What was needed was a system of fastening that would produce a rigid structure which would retain a high percentage of its stiffness after prolonged periods of use.
After giving it much thought, I decided that the best thing for her would be to bond the outer planking to the inner skin using a modern marine adhesive. Adhesives are very good at preventing shear movement (the sliding movement between the two skins) and would provide much better resistance to such movement than would be possible with mechanical fastenings alone. Also, with this method, once all the planking is bonded back in position it would not be possible to detect any changes in the appearance of the hull (either on the interior or exterior), and I wanted to keep her appearance as authentic as possible.
Shoring to support the hull in the correct shape prior to commencing the work. This was important because once the planking was bonded together the hull would then retain that shape.
Below deck looking forward. The transverse timbers are floors that fasten opposite ribs and the sides of the hull to the keel (or the stem at the forward end and horn timber or counter timber at the aft end)

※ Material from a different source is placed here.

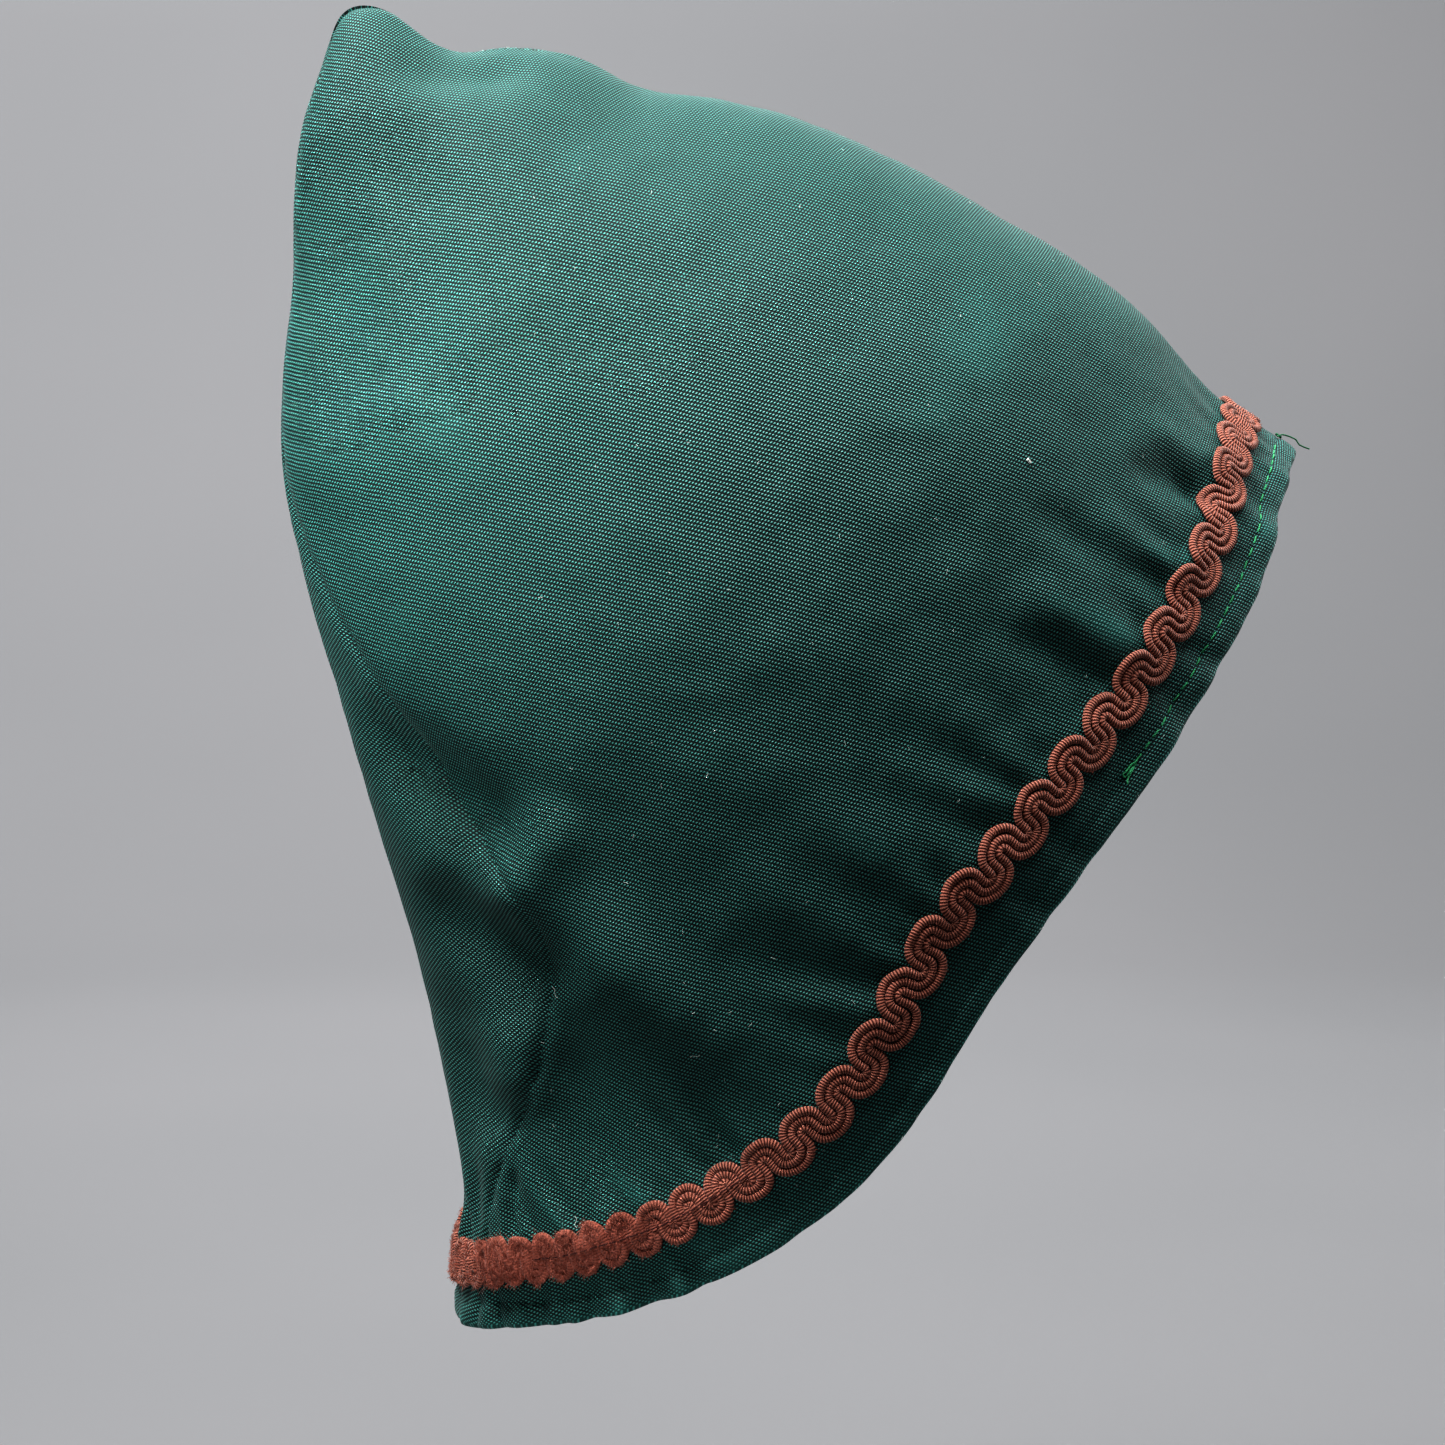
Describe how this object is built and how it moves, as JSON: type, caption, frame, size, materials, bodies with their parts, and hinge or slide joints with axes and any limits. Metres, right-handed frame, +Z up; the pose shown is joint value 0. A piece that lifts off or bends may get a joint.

Below deck looking aft, prior to starting the work. Here the floors fasten the ribs to the horn timber or counter timber.
I chose to use WEST SYSTEM epoxy resin and there were several reasons for this choice: it would seal and protect the wood and joints from moisture; it can produce a bond stronger than the grain strength of the wood; it has excellent gap-filling qualities; and I had already gained considerable experience of its use in the past.
The decision to use epoxy was not one I made lightly, but on balance I felt that it provided the best solution for the long-term. WEST SYSTEM epoxy resin is formulated to develop maximum physical properties while retaining just enough toughness and flexibility to live with the slight deformations which inevitably occur in any boat, giving a long-term fatigue performance comparable to that of wood. It also has measurable mechanical properties of its own and can contribute to the overall strength of the hull.
There are some disadvantages to using epoxy though: the temperature must be greater than 5 degrees Celsius (preferably over 10 degrees Celsius) and the ideal moisture content of the wood is 8 to 12%. This meant that a 'tent' had to be erected over the hull and heating had to be provided to keep both the temperature and relative humidity within prescribed levels. Also protective clothing and other PPE such as gloves are essential when using epoxy. Another drawback with epoxy is that it is very difficult to sand (particularly if you get the resin to filler ratio wrong!) - but I'll come back to this point a little later.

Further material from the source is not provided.